Pretty much everything in /var needs to be read-write, so I guess
swap, /tmp and /var should still be on a hard disk. (/tmp can be on
MFS.) But only /var needs to be preserved across reboots so this
shouldn't be to much of a problem.
One problem is how to identify the hostname. Since it is currently
set in /etc/rc.conf, and we'd like to have only one CDROM for all our
20+ machines, there should be some way to have the hosts identify
themselves. I see a bootparamd (can this be used from CDROM boots?).
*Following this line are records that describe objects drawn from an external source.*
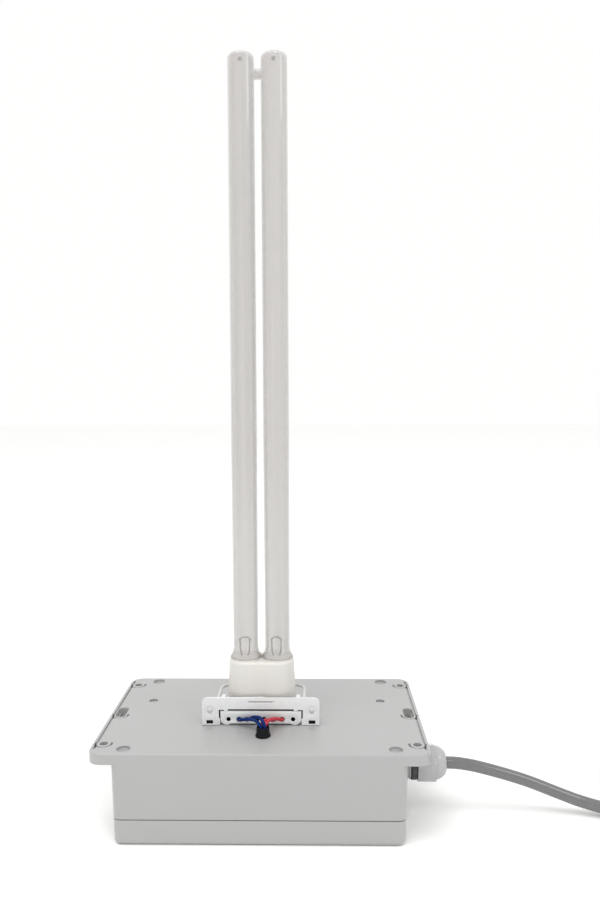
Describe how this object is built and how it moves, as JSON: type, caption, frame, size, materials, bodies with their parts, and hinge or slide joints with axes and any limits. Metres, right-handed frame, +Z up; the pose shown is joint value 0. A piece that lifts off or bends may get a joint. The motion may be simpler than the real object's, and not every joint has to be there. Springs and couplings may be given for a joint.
{
  "type": "twin-tube UV-C lamp unit",
  "caption": "Flanged ballast box with a plug-in twin-tube germicidal lamp, wired holder and bracket, retaining bail, cable gland, coiled mains lead and plug.",
  "frame": {"origin": "centre of the lid's flat underside, which the unit stands on", "axes": "+Z up along the lamp, +X towards the cable gland, -Y towards the front, where the holder's wires enter"},
  "size_m": [0.5093, 0.1214, 0.4635],
  "materials": {
    "box_grey": "light grey ABS, smooth glossy moulding",
    "lid_grey": "light grey ABS, slightly warmer and duller than the body",
    "black_rubber": "matt black",
    "screw_steel": "bright zinc plated",
    "zinc_sheet": "galvanised sheet",
    "circuit_board": "green solder mask",
    "ferrite": "dull sintered ferrite",
    "capacitor_film": "blue sleeve",
    "white_moulding": "satin white moulding",
    "white_enamel": "white enamel on steel",
    "rivet_nickel": "nickel plated",
    "brass": "plain brass",
    "cap_plastic": "warm white moulding",
    "lamp_glass": "clear UV-passing glass",
    "electrode_wire": "coated tungsten and nickel",
    "wire_blue": "PVC insulation",
    "wire_red": "PVC insulation",
    "wire_brown": "PVC insulation",
    "wire_green": "green and yellow PVC insulation",
    "gland_grey": "light grey polyamide",
    "cord_sheath": "grey PVC sheath",
    "plug_rubber": "moulded dark grey plug",
    "cable_tie": "black nylon"
  },
  "bodies": {
    "lid": {"box_lid": "lid_grey", "lid_gasket": "black_rubber"},
    "enclosure": {"box_body": "box_grey", "wire_grommet": "black_rubber", "ballast_base": "zinc_sheet", "ballast_cover": "zinc_sheet", "ballast_board": "circuit_board", "ballast_choke": "ferrite", "ballast_capacitor": "capacitor_film", "ballast_terminal_in": "white_moulding", "ballast_terminal_out": "white_moulding", "ballast_screw_left": "screw_steel", "ballast_screw_right": "screw_steel", "terminal_block": "white_moulding", "cable_inlet": "cord_sheath", "mains_wire_live": "wire_brown", "mains_wire_neutral": "wire_blue", "earth_wire": "wire_green", "ballast_wire_live": "wire_brown", "ballast_wire_neutral": "wire_blue", "lamp_wire_blue_1": "wire_blue", "lamp_wire_blue_2": "wire_blue", "lamp_wire_red_1": "wire_red", "lamp_wire_red_2": "wire_red", "holder_bracket": "white_enamel", "bracket_rivet_left": "rivet_nickel", "bracket_rivet_right": "rivet_nickel", "bracket_screw_left": "screw_steel", "bracket_screw_right": "screw_steel", "holder_body": "white_moulding", "holder_contact_1": "brass", "holder_contact_2": "brass", "holder_contact_3": "brass", "holder_contact_4": "brass", "gland_body": "gland_grey", "gland_locknut": "gland_grey", "gland_seal_ring": "black_rubber", "gland_insert": "black_rubber", "power_cord": "cord_sheath", "cord_coil": "cord_sheath", "plug_body": "plug_rubber", "plug_pin_1": "rivet_nickel", "plug_pin_2": "rivet_nickel"},
    "screw_1": {"lid_screw_1": "screw_steel"},
    "screw_2": {"lid_screw_2": "screw_steel"},
    "screw_3": {"lid_screw_3": "screw_steel"},
    "screw_4": {"lid_screw_4": "screw_steel"},
    "lamp": {"lamp_cap": "cap_plastic", "lamp_glass": "lamp_glass", "lamp_stem_left": "lamp_glass", "lamp_stem_right": "lamp_glass", "electrode_left": "electrode_wire", "electrode_right": "electrode_wire", "lamp_pin_1": "brass", "lamp_pin_2": "brass", "lamp_pin_3": "brass", "lamp_pin_4": "brass"},
    "bail": {"retaining_bail": "white_enamel"},
    "gland_cap": {"gland_nut": "gland_grey"}
  },
  "joints": [
    {"name": "lid_release", "type": "slide", "parent": "lid", "child": "enclosure", "axis": [0, 0, 1], "range_m": [0, 0.035]},
    {"name": "screw_1_turn", "type": "hinge", "parent": "lid", "child": "screw_1", "pos_m": [-0.079, -0.0534, 0], "axis": [0, 0, 1], "continuous": true},
    {"name": "screw_2_turn", "type": "hinge", "parent": "lid", "child": "screw_2", "pos_m": [0.079, -0.0534, 0], "axis": [0, 0, 1], "continuous": true},
    {"name": "screw_3_turn", "type": "hinge", "parent": "lid", "child": "screw_3", "pos_m": [-0.079, 0.0534, 0], "axis": [0, 0, 1], "continuous": true},
    {"name": "screw_4_turn", "type": "hinge", "parent": "lid", "child": "screw_4", "pos_m": [0.079, 0.0534, 0], "axis": [0, 0, 1], "continuous": true},
    {"name": "lamp_pull", "type": "slide", "parent": "enclosure", "child": "lamp", "axis": [0, 0, 1], "range_m": [0, 0.03]},
    {"name": "bail_swing", "type": "hinge", "parent": "enclosure", "child": "bail", "pos_m": [-0.0013, -0.017, 0.0707], "axis": [1, 0, 0], "range_deg": [-12, 15]},
    {"name": "gland_nut_turn", "type": "hinge", "parent": "enclosure", "child": "gland_cap", "pos_m": [0.0975, -0.022, 0.0325], "axis": [1, 0, 0], "continuous": true}
  ]
}
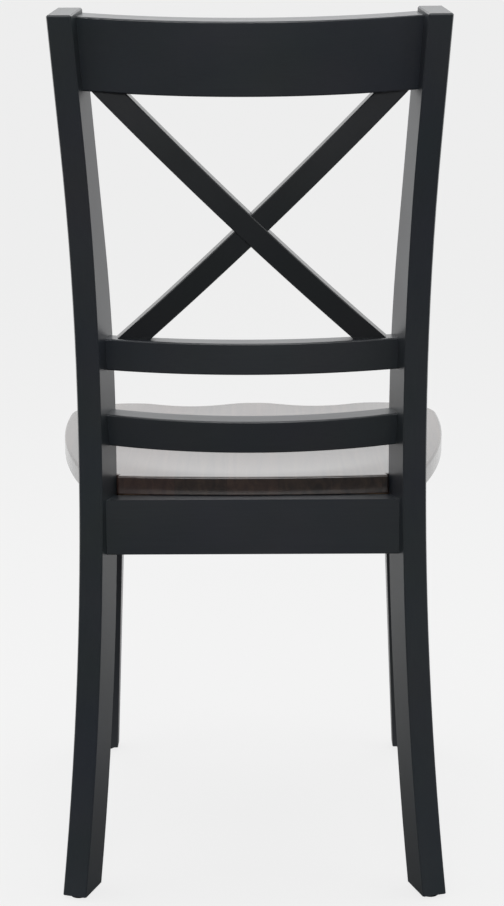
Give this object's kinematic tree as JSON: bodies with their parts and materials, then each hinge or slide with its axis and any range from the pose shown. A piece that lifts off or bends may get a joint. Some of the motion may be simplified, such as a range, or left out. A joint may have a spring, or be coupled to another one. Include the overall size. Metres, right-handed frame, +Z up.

Another possibility is to keep a table of "ethernet address:IP
address" pairs on the CDROM but that requires burning another CD when
the ethernet card goes bad so I'd like to avoid that. Since this
table can be kept on an NIS server, the question is how to get the
machines to talk to the server long enough to obtain the table.
An idea I came up with is:
(1) During boot, machine picks an IP address (at random) in a certain
range
(2) If there is conflict (can this be found easily?), go to (1)
(3) Use that IP address to query the NIS server to get the real IP
address
Any other ideas?
Another thing I'm thinking is to make this CDROM self-contained; that
is, you can stick this into any machine without anything in the
internal disk and it will automatically generate necessary filesystems
and mount them. This will make adding new machines to the cluster
very easy.
What do you guys think? Am I totally off the mark?